This, persistence and communication, is accomplished by tying) a Tcl array variable to a data source. Examples of data sources are other Tcl arrays and files.

It should be noted that a single Tcl array variable can be tied to more than one data source. It is this feature which allows the framework to be used for communication as well. Just tie several Tcl arrays in many client processes to a Tcl array in a server and all changes to any of them will be distributed to all. Less centralized variants of this are of course possible as well.

USING TIES

TIE API

This section describes the basic API used to establish and remove ties between Tcl array variables and data sources. This interface is the only one a casual user has to be concerned about. The following sections about the various internal interfaces can be safely skipped.

::tie::tie arrayvarname options... dstype dsname...
This command establishes a tie between the Tcl array whose name is provided by the argument arrayvarname and the data source identified by the dstype and its series of dsname arguments. All changes made to the Tcl array after this command returns will be saved to the data source for safekeeping (or distribution).

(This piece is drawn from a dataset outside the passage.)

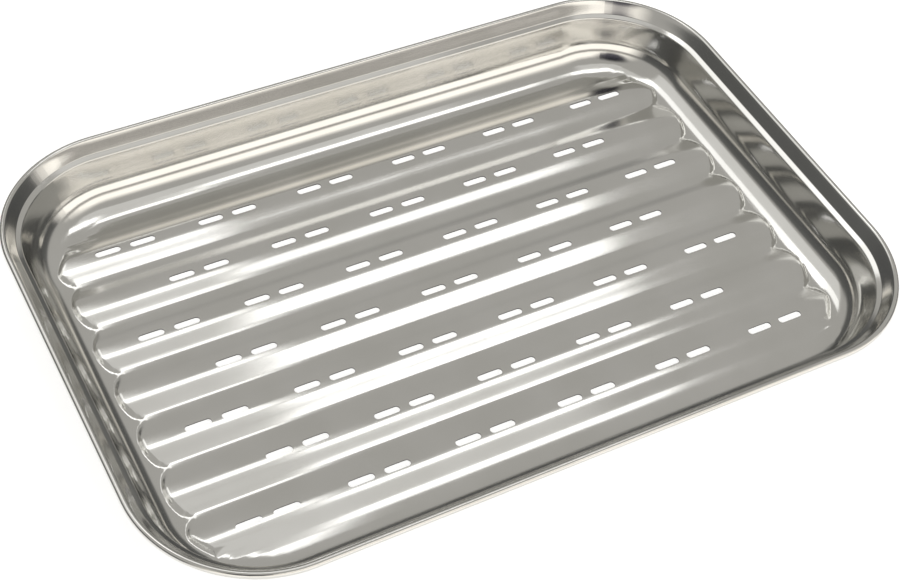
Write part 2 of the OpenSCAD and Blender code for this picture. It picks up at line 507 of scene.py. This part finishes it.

The result of the command is always a token which identifies the new tie. This token can be used later to destroy this specific tie.

The name of the Tcl array variable to connect the new tie to.
This argument specifies the type of the data source we wish to access. The dstype can be one of log, array, remotearray, file, growfile, or dsource; in addition, the programmer can register additional data source types. Each dstype is followed by one or more arguments that identify the data source to which the array is to be tied.
The series of dsname arguments coming after the dstype identifies the data source we wish to connect to, and has to be appropriate for the chosen type.

The command understands a number of additional options which guide the process of setting up the connection between Tcl array and data source.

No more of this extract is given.